Mexico believes the three parties to the North American Free Trade Agreement (NAFTA) can reach a deal to update the terms of the accord, despite their current differences, Economy Minister Ildefonso Guajardo said on Friday.

"We have room to reach an understanding," Guajardo told attendees at the opening of a national textile convention in Cancun, adding: "We know the complexity of this negotiation."

Canada, the United States and Mexico have been renegotiating the two-decade-old trade agreement to address U.S. grievances and include fields, such as e-commerce, that were not relevant back in 1994.

One of the main U.S. preoccupations has been its bloated trade deficit with Mexico, which Guajardo downplayed not as the main cause of a poorly performing economy, but as the result of monetary and fiscal policies.

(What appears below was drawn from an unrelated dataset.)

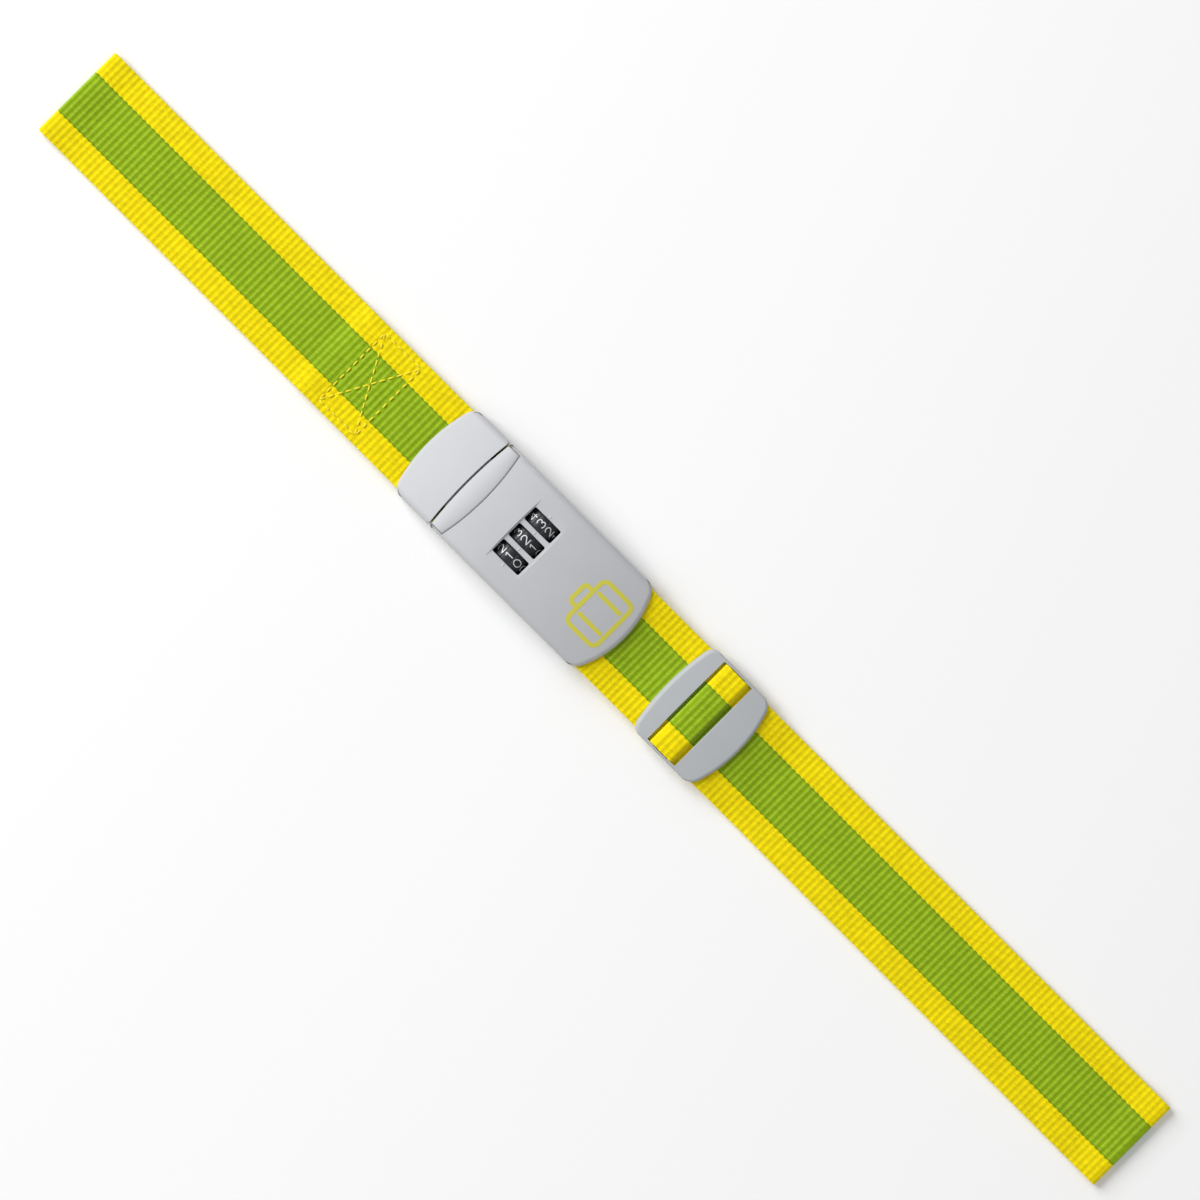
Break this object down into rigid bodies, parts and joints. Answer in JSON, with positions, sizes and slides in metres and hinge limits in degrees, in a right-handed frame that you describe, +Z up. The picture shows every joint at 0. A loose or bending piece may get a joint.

"We can help them with their concern about the trade deficit so they have a favorable redistribution of trade, as long as it is through the expansion of trade and not the contraction of trade," said Guajardo.

The three sides concluded the fourth round of talks on Tuesday in Washington, with "significant conceptual gaps," said U.S. Trade Representative Robert Lighthizer.

Washington said a new NAFTA should help it reduce its 64-billion-U.S-dollar trade deficit with Mexico and 11-billion-U.S.-dollar deficit with Canada.

To do that, the United States has proposed making it easier to slap import duties on some Mexican and Canadian imports.

Mexico will host the fifth round of talks on Nov. 17-21, when the parties plan to schedule additional rounds for the first quarter of 2018.